With the establishment of the State Museum of Art and the development of its collection, parallelism and competition with the Riga City Art Museum inescapably appeared. In the view of Māra Lāce, the current Director of the Latvian National Museum of Art: “Both museums differed in their ownership, traditions, size and nature of collections but they were united by the aim of their directors to commence the assembly of a collection of Latvian art from scratch. [...] both museum directors, Burkards Dzenis at the State Museum of Art and Vilhelms Purvītis at the City Art Museum, had set themselves a highly ambitious aim, difficult to achieve given the particular historical situation and circumstances – to form collections of Latvian national art at both museums that would be comprehensive and of a high artistic quality.”3

 

In the preface to the first summarizing publication Vadonis pa Latvijas Valsts mākslas muzeju [Guidebook to the Latvian State Museum of Art] Museum secretary Dāvids Vecaukums concluded: “Up until 1st April 1926 […] 559 items of art have been obtained for the Latvian State Museum of Art and exhibited within it. The majority, 437 of these items, are testimony to the creative spirit of Latvian artists. In terms of eras, the majority of these works were created in the first quarter of the 20th century, i.e. from 1900–1925. Works from earlier eras come from the last five decades of the 19th century. [..] Looking at it chronologically, currently the oldest work in the museum is Portrait of Miss H. Cimze painted by J. Roze, which was created in 1851. In a similar way, J. Roze is also the oldest Latvian artist found in the museum (born in 1823). Following on from him, there are academic Kārlis Hūns (born in 1830), academic Jūlijs Feders (born in 1838), Ādams Alksnis (born in 1864), Arturs Baumanis (born in 1866) and Janis Rozentāls (born in 1866).”4

 

In systematically collecting Latvian art history, the State Museum of Art’s collection was regularly supplemented with the creative heritage of artists from earlier periods in the form of purchases, gifts or bequests, which were provided by private collectors, relatives of artists and other persons or institutions. Contemporary artefacts were mainly obtained from interwar-era art institutions, and often the artists themselves encouraged the purchase of their own achievements. Individuals living in Latvia and elsewhere supported the creation of the collection with valuable bequests of Eastern and Western items of art. With a change in budget financing and purchasing policy, the works for the State Museum of Art’s collection were selected by a committee, which always contained Director Burkards Dzenis and at different times Konrāds Ubāns, Jūlijs Madernieks, Teodors Zaļkalns, Valdemārs Tone, Jānis Kuga, Ernests Brastiņš, Jānis Roberts Tillbergs and Kārlis Miesnieks.

 

Reports provided regularly by the Ministry of Education clearly reveal the growth of the State Museum of Art – initially its activities were confined to “five rooms” at Riga Castle, but by the end of 1938, works of art for viewing by the public were already being exhibited in eighteen rooms. The following were listed in the Latvian and foreign art collections owned by the museum: “1506 paintings, graphics and drawings, 790 sculptures and other works of art, and 1,160 books about art.”5

 

1 Valdības Vēstnesis, 1924, No. 254, 7th Nov.

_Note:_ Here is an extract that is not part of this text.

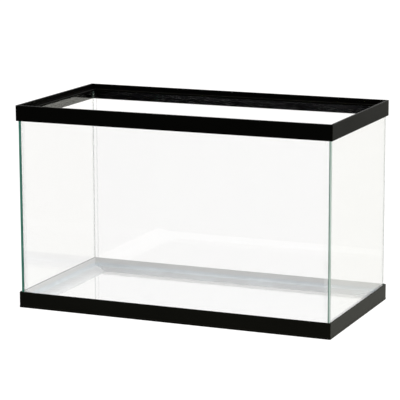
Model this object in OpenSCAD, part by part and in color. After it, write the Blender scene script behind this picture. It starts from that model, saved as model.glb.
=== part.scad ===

2 LSA, 1659. f. , 1. apr., 12. l. , pg. 223.

3 Lāce, Māra. Daži fakti par nacionālās mākslas kolekciju veidošanu. From: No de facto līdz de iure. Latvijai topot. Māksla un laikmets. Compiled by Aija Brasliņa. Rīga: Latvian National Museum of Art; Neputns, 2008, pgs. 201–202.

4 Vadonis pa Latvijas Valsts mākslas muzeju. Rīga: State Museum of Art, 1926, pg. 10.

5 LSA, 1659 f. , 1. apr., 56. l. , pgs. 65–67.